In fact, the way that divorce tended to disadvantage offspring(s) in Gruber’s study jibed with my own more qualitative research: In a 2003 book The Pecking Order, I deployed the term “Cinderella Effect” to argue that divorce didn’t have a universally good, neutral, or bad effect on offspring, but rather, its impact depended on the unique circumstances of the child. Namely, I found that the eldest female child was the most disadvantaged kid in the aftermath of a divorce because of the added, adult roles she tended to take on.
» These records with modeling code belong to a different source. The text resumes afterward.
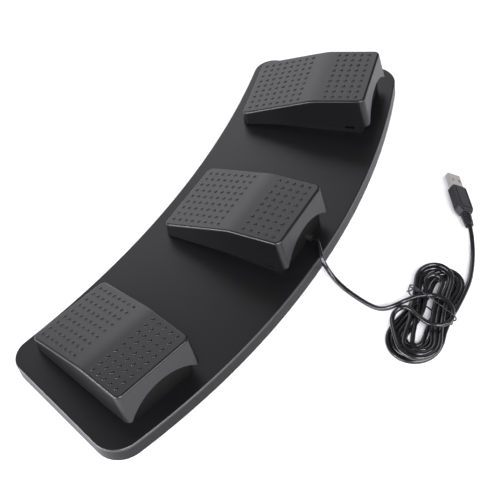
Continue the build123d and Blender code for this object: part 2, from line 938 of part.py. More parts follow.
def tail_points():
    """The tail's points from the hank's start to the plug's relief, square to both."""
    heading = math.radians(plug_heading)
    plug_rear = Vector(plug_x, plug_y, plug_z)
    ahead = Vector(math.cos(heading), math.sin(heading), 0)
    first = hank_start - hank_start_direction * (3 * cord_radius)
    last = plug_rear - ahead * (3 * cord_radius)
    return [tuple(hank_start), tuple(first)] + cord_tail_points + [tuple(last), tuple(plug_rear)]


def build_cord_lead():
    """Free stretch from the outlet to the hank."""
    points = lead_points()
    return tube(points, cord_radius, arc_radii(points), "cord_lead")


def build_cord_tail():
    """Free stretch from the hank to the plug."""
    points = tail_points()
    return tube(points, cord_radius, arc_radii(points), "cord_tail")


def tie_plane():
    """The upright plane that the tie's loop stands in."""
    turn = math.radians(tie_turn)
    return Plane(
        origin=(tie_x, tie_y, 0),
        x_dir=(math.cos(turn), math.sin(turn), 0),
        z_dir=(math.sin(turn), -math.cos(turn), 0),
    )


def build_tie():
    """Wire tie: one closed loop round the hank's waist, a twisted knot on top and its two ends."""
    plane = tie_plane()
    outline = make_face(Polyline(*tie_loop_points, close=True))
    outline = fillet(outline.vertices(), tie_bend)
    ring_wire = (plane * outline).faces()[0].outer_wire()
    start = ring_wire.position_at(0)
    ring = sweep(Plane(origin=start, z_dir=ring_wire.tangent_at(0)) * Circle(tie_radius), path=ring_wire)
    foot = plane.from_local_coords((tie_knot_reach + tie_knot_length / 2, tie_knot_height, 0))
    head = plane.from_local_coords((tie_knot_reach - tie_knot_length / 2, tie_knot_height - tie_radius, 0))
    tie = ring + rod(tie_knot_radius, tuple(foot), tuple(head))
    for tip in tie_end_points:
        tie = tie + rod(tie_radius, tuple(head), tip)
    return tie


plug_frame = Pos(plug_x, plug_y, plug_z) * Rot(0, 0, plug_heading) * Rot(plug_roll, 0, 0)


def build_plug_grip():
    """Moulded grip with sloped shoulders and a ribbed, tapered strain relief."""
    front = relief_length + grip_length
    plan = make_face(
        Polyline(
            (relief_length, -relief_front_radius),
            (relief_length + grip_shoulder, -grip_width / 2),
            (front - grip_radius, -grip_width / 2),
            (front, -grip_width / 2 + grip_radius),
            (front, grip_width / 2 - grip_radius),
            (front - grip_radius, grip_width / 2),
            (relief_length + grip_shoulder, grip_width / 2),
            (relief_length, relief_front_radius),
            close=True,
        )
    )
    grip = extrude(plan, grip_height / 2, both=True)
    flat = [e for e in grip.edges() if abs(e.tangent_at(0.5).Z) < math.sin(math.radians(taper_angle))]
    grip = chamfer(flat, grip_radius / 2)
    frame_outer = Rectangle(
        grip_length - 2 * grip_shoulder + grip_radius, grip_width - 2 * grip_radius - relief_front_radius
    )
    frame_face = offset(frame_outer, amount=grip_radius) - offset(
        frame_outer, amount=grip_radius - unit * grip_frame_depth * 2
    )
    middle_x = relief_length + grip_shoulder / 2 + grip_length / 2
    for side in (-1, 1):
        z = side * (grip_height / 2 - grip_frame_depth / 2)
        grip = grip - extrude(Pos(middle_x, 0, z) * frame_face, grip_frame_depth, both=True)
    ring_pitch = relief_length / relief_rings
    outline = [(0, 0)]
    for ring in range(relief_rings):
        x = ring * ring_pitch
        grow = relief_rear_radius + (relief_front_radius - relief_rear_radius) * ring / relief_rings
        land_share = 0.6
        outline += [(x, grow), (x + ring_pitch * land_share, grow)]
        outline += [
            (x + ring_pitch * land_share, grow - relief_ring_depth),
            (x + ring_pitch, grow - relief_ring_depth),
        ]
    outline += [
        (relief_length + overrun, relief_front_radius - relief_ring_depth),
        (relief_length + overrun, 0),
    ]
    relief = revolve(make_face(Polyline(*outline, close=True)), Axis.X)
    pocket_front = front - shell_depth
    grip = grip + relief
    pocket = box_between(
        (pocket_front, -shell_width / 2, -shell_height / 2),
        (front + overrun, shell_width / 2, shell_height / 2),
    )
    return plug_frame * (grip - pocket)


def build_plug_shell():
    """Folded steel shell of the plug, open at its mouth, with its four square windows."""
    back = relief_length + grip_length - shell_depth
    tip = relief_length + grip_length + shell_length
    shell = box_between(
        (back, -shell_width / 2, -shell_height / 2), (tip, shell_width / 2, shell_height / 2)
    )
    shell = fillet(shell.edges().filter_by(Axis.X), shell_wall)
    inner = (shell_width / 2 - shell_wall, shell_height / 2 - shell_wall)
    shell = shell - box_between((back - overrun, -inner[0], -inner[1]), (tip + overrun, inner[0], inner[1]))
    window_x = tip - shell_length / 2
    for side in (-1, 1):
        y = side * shell_width / 4
        window = box_between(
            (window_x - window_side / 2, y - window_side / 2, -shell_height),
            (window_x + window_side / 2, y + window_side / 2, shell_height),
        )
        shell = shell - window
    return plug_frame * shell


def build_plug_tongue():
    """Plastic tongue inside the shell, with a root block that fills the shell's back."""
    back = relief_length + grip_length - shell_depth
    root = back + shell_depth - 2 * tongue_gap
    tip = relief_length + grip_length + shell_length - shell_wall
    half = shell_width / 2 - shell_wall - tongue_gap
    top = shell_height / 2 - shell_wall - tongue_gap
    tongue = box_between((back, -half, -top), (root, half, top))
    return plug_frame * (tongue + box_between((back, -half, -top), (tip, half, tongue_height - top)))


def build_plug_contacts():
    """Four flat contacts on the tongue."""
    root = relief_length + grip_length - 2 * tongue_gap
    tip = relief_length + grip_length + shell_length - 2 * shell_wall
    base = tongue_height - (shell_height / 2 - shell_wall - tongue_gap)
    contacts = []
    for index in range(4):
        y = (index - 1.5) * contact_pitch
        strip = box_between(
            (root, y - contact_width / 2, base), (tip, y + contact_width / 2, base + contact_height)
        )
        contacts.append(plug_frame * strip)
    return contacts


def write(name, pieces):
    """Write one named node, a solid or a group of solids."""
    solids = []
    for piece in pieces if isinstance(pieces, list) else [pieces]:
        solids += piece.solids()
    shape = solids[0] if len(solids) == 1 else Compound(solids)
    shape.label = name
    export_step(shape, os.path.join("parts", name + ".step"))


os.makedirs("parts", exist_ok=True)
write("board", build_board())
write("bottom_plate", build_bottom_plate())
write("plate_screws", build_plate_screws())
write("rubber_feet", build_rubber_feet())
write("pedal_screws", build_pedal_screws())

cover = build_cover()
pin = build_pin()
spring = build_spring()
switch_body = build_switch_body()
plunger = build_plunger()
stop_pad = build_stop_pad()
for name, frame in pedal_frames.items():
    write("pedal_cover_" + name, frame * cover)
    write("pedal_base_" + name, frame * build_base(name))
    write("hinge_pin_" + name, frame * pin)
    write("return_spring_" + name, frame * spring)
    write("circuit_board_" + name, frame * build_circuit(name))
    write("switch_body_" + name, frame * switch_body)
    write("switch_plunger_" + name, frame * plunger)
    write("stop_pad_" + name, frame * stop_pad)

write("inner_lead_left", build_inner_lead(-1, "inner_lead_left"))
write("inner_lead_right", build_inner_lead(1, "inner_lead_right"))
write("cord_outlet", pedal_frames["middle"] * build_outlet())
write("cord_lead", build_cord_lead())
write("cord_hank", build_hank())
write("cord_tail", build_cord_tail())
write("cord_tie", build_tie())
write("plug_grip", build_plug_grip())
write("plug_shell", build_plug_shell())
write("plug_tongue", build_plug_tongue())
write("plug_contacts", build_plug_contacts())
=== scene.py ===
import math

import bmesh
import bpy
from mathutils import Matrix, Vector


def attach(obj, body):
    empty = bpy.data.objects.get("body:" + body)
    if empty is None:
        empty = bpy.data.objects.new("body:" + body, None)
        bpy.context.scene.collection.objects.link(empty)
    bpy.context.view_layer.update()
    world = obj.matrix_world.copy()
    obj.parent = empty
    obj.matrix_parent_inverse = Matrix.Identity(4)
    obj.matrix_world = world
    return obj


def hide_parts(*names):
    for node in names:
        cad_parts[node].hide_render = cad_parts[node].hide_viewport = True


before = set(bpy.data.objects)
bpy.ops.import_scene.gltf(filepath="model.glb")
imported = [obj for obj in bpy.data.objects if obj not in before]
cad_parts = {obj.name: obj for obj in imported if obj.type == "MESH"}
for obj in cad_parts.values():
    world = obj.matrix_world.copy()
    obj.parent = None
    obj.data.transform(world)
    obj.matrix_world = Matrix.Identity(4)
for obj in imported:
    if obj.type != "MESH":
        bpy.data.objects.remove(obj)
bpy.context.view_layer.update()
scene = bpy.context.scene

# ---------------------------------------------------------------------------------------
# Camera: it stands above the far right corner, on the cord's side, and looks down at the
# three pedals with the hank and the plug in front of them.
camera_place = Vector((0.4089, 0.349566, 0.5879))
camera_forward = Vector((-0.509, -0.421, -0.751)).normalized()
camera_level = Vector((-0.511, 0.85, -0.13))
camera_right = (camera_level - camera_forward * camera_level.dot(camera_forward)).normalized()
camera_up = camera_right.cross(camera_forward)
camera_data = bpy.data.cameras.new("studio_camera")
camera_data.sensor_width = 36.0
camera_data.lens = 70.9
camera_data.clip_start = 0.01
camera = bpy.data.objects.new("studio_camera", camera_data)
camera.matrix_world = Matrix.Translation(camera_place) @ Matrix(
    (camera_right, camera_up, -camera_forward)
).transposed().to_4x4()
scene.collection.objects.link(camera)
scene.camera = camera

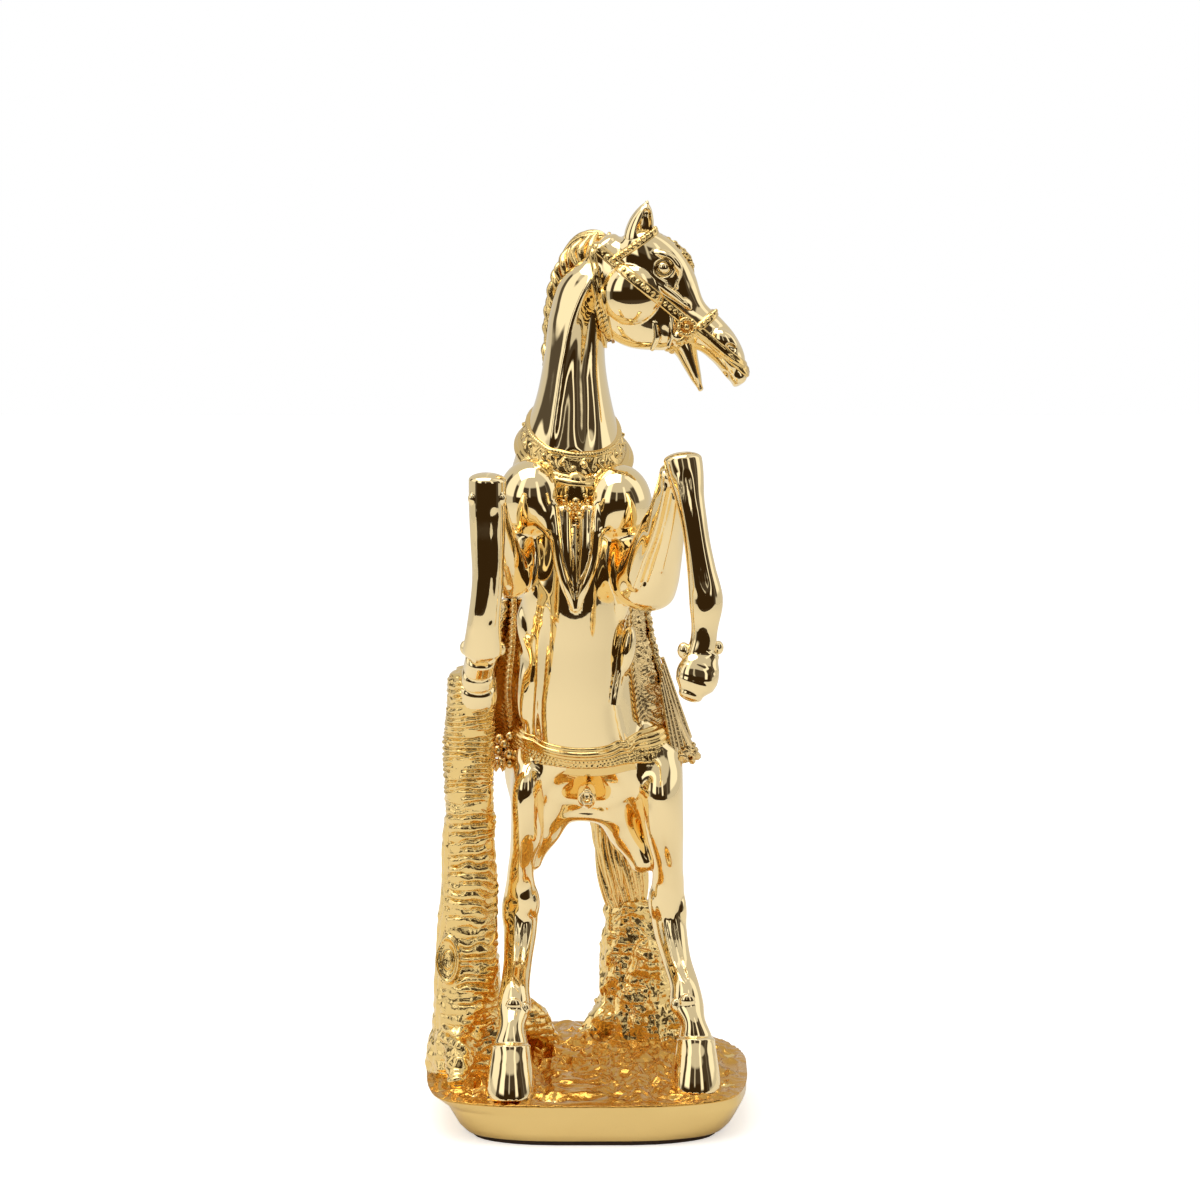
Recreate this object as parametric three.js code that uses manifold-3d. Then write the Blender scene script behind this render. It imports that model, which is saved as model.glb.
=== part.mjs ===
// Rearing horse statue beside a tree trunk on an oval ground base: cast resin pieces, pegged, glued and
// plated. Millimetres, +Z up. The horse faces -Y and turns its head to +X. Heights inside the statue group
// are measured from the ground under the hooves, and the group is raised so that the underside of the felt
// lies at Z = 0.

import * as THREE from "three";
import { mergeVertices } from "three/addons/utils/BufferGeometryUtils.js";
import Module from "manifold-3d";

const wasm = await Module();
wasm.setup();

// Base and its felt
const FELT_THICKNESS = 1.7;
const FELT_INSET = 1.5;
const PLINTH_HEIGHT = 20;
const PLINTH_HALF_WIDTH = 70;
const PLINTH_REAR_DEPTH = 71;
const PLINTH_FRONT_DEPTH = 61.5;
const REAR_OVAL_POWER = 2.25;
const FRONT_OVAL_POWER = 4.2;
const FOOT_INSET = 13.5;
const FRONT_INSET_SHARE = 0.3;
const FOOT_SHIFT = 3.4;
const RIM_DROP = 3;
const GROUND_RISE = 4;
const ROCK_HEIGHT = 2.4;
const ROCK_SPACING = 15;
const GROUND_SINK = 3;

// Fits between the pieces
const GLUE_GAP = 0.3;
const DOWEL_RADIUS = 2.5;
const DOWEL_GRIP = 9;
const DOWEL_CLEARANCE = 0.3;
const ROD_RADIUS = 1.6;
const ROD_IN_PLINTH = 14;
const ROD_IN_BODY = 16;

// Hind legs, from the ground up
const HOOF_HEIGHT = 17;
const FETLOCK_HEIGHT = 31;
const PASTERN_HEIGHT = (FETLOCK_HEIGHT + HOOF_HEIGHT) / 2;
const HOCK_HEIGHT = 68;
const STIFLE_HEIGHT = 116;
const RIGHT_STANCE = -28;
const LEFT_STANCE = 35;
const RIGHT_HOOF_OUT = -3.5;
const LEFT_HOOF_OUT = 11.5;
const RIGHT_HOOF_FORWARD = 46;
const LEFT_HOOF_FORWARD = 36;
const HOOF_HALF_WIDTH = 11;
const CANNON_HALF_WIDTH = 6.2;
const HOCK_HALF_WIDTH = 8;
const THIGH_HALF_WIDTH = 12.5;

// Body
const BODY_MIDDLE = -4;
const PELVIS_FLOOR_HEIGHT = 105;
const BELLY_HEIGHT = 158;
const CHEST_HEIGHT = 238;
const WITHERS_HEIGHT = CHEST_HEIGHT + 28;
const BELLY_HALF_WIDTH = 28.5;
const CHEST_HALF_WIDTH = 29;
const BODY_HALF_DEPTH = 34;
const SHOULDER_RADIUS = 13.5;

// Neck and head
const THROAT_HEIGHT = WITHERS_HEIGHT + 41;
const POLL_HEIGHT = THROAT_HEIGHT + 43;
const NECK_HALF_WIDTH = 13;
const HEAD_LENGTH = 82;
const HEAD_HALF_WIDTH = 14.5;
const JOWL_RADIUS = 12.3;
const EAR_LENGTH = 20;

// Raised forelegs
const KNEE_HEIGHT = CHEST_HEIGHT + 24;
const FORELEG_HALF_WIDTH = 7.4;

// Tree trunk, rear stump and tail
const TRUNK_HEIGHT = CHEST_HEIGHT - 61;
const TRUNK_HALF_WIDTH = 11;
const STUMP_HEIGHT = 60;
const TAIL_HALF_WIDTH = 7.5;

// Tack
const STRAP_THICKNESS = 1.5;
const COLLAR_HALF_WIDTH = 4.2;
const GIRTH_HALF_WIDTH = 4.4;
const BRIDLE_HALF_WIDTH = 2.1;
const CHEEK_STRAP_HALF_WIDTH = 2.9;
const ROLLED_RIM = 1.6;
const BEAD_RADIUS = 2.3;
const FLEECE_THICKNESS = 2.4;
const CLOTH_THICKNESS = 1.8;
const CLOTH_TOP = CHEST_HEIGHT - 30;
const CLOTH_BOTTOM = BELLY_HEIGHT - 28;
const FLEECE_FLARE = 6;
const CLOTH_FLARE = 11;
const CLOTH_PLEATS = 9;

const mirrorGold = new THREE.MeshStandardMaterial({ color: "#f3d693", roughness: 0.08, metalness: 1 });
const roughGold = new THREE.MeshStandardMaterial({ color: "#e0b45f", roughness: 0.32, metalness: 1 });
const clothGold = new THREE.MeshStandardMaterial({ color: "#e6cb8c", roughness: 0.36, metalness: 1 });
const trimGold = new THREE.MeshStandardMaterial({ color: "#ecc878", roughness: 0.18, metalness: 1 });
const felt = new THREE.MeshStandardMaterial({ color: "#2e241a", roughness: 1, metalness: 0 });
const steel = new THREE.MeshStandardMaterial({ color: "#8d8f92", roughness: 0.4, metalness: 1 });
const wood = new THREE.MeshStandardMaterial({ color: "#c9a877", roughness: 0.8, metalness: 0 });

const vector = (x, y, z) => new THREE.Vector3(x, y, z);
const acrossX = vector(1, 0, 0);
const acrossY = vector(0, 1, 0);

// One section of a loft: its centre, its half width and its half depth.
function station(x, y, z, halfWidth, halfDepth) {
  return [x, y, z, halfWidth, halfDepth];
}

// The numbers of the stations, carried by a Catmull-Rom spline to a share from 0 to 1 of the way along.
function between(stations, share) {
  const place = Math.min(Math.max(share, 0), 1 - 1e-9) * (stations.length - 1);
  const i = Math.floor(place);
  const t = place - i;
  const pick = (k) => stations[Math.max(0, Math.min(stations.length - 1, k))];
  return stations[i].map((_, n) => {
    const [a, b, c, d] = [pick(i - 1)[n], pick(i)[n], pick(i + 1)[n], pick(i + 2)[n]];
    return b + 0.5 * t * (c - a + t * (2 * a - 5 * b + 4 * c - d + t * (3 * (b - c) + d - a)));
  });
}

// The centre, axes and half sizes of the section at a share of the way along.
function sectionAt(stations, share, across) {
  const [x, y, z, halfWidth, halfDepth] = between(stations, share);
  const before = vector(...between(stations, share - 1e-3));
  const along = vector(...between(stations, share + 1e-3)).sub(before).normalize();
  const width = across.clone().addScaledVector(along, -across.dot(along)).normalize();
  const depth = vector(0, 0, 0).crossVectors(along, width);
  return { at: vector(x, y, z), along, width, depth, halfWidth, halfDepth };
}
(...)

While having to care for younger siblings in light of an absent parent and serving as the substitute partner of sorts to the remaining parent may be a maturing experience, it more often resulted in a child becoming resentful about having to grow up too fast and sacrifice his or her childhood autonomy for the sake of younger siblings and the family in general. Often these kids tried to escape the burdens of their family quickly — the same way Cinderella did — through marriage to Prince Charming. Indeed, Gruber found that the effect of divorce on lowering offspring education and earning levels, and raising their divorce rates worked through those offsprings’ own marital history. They tended to marry earlier than they would have had their parents stayed together. Earlier marriages tend to pull individuals away from additional education they might have otherwise pursued. That, in turn, depresses earnings in the long run. What’s more, as we all know, marrying younger means a higher risk of divorce.

Comments

  1. Mysterian says:

    And yet… my wife’s parents stayed together for the children but the effects on my wife seem somewhat less than positive.

  2. ASDF says:

    My mom said she would have left my dad when he got sick if she had a career. They stayed together because she didn’t, which worked out a lot better for both of them (and obviously my dad, who would have basically been left to die).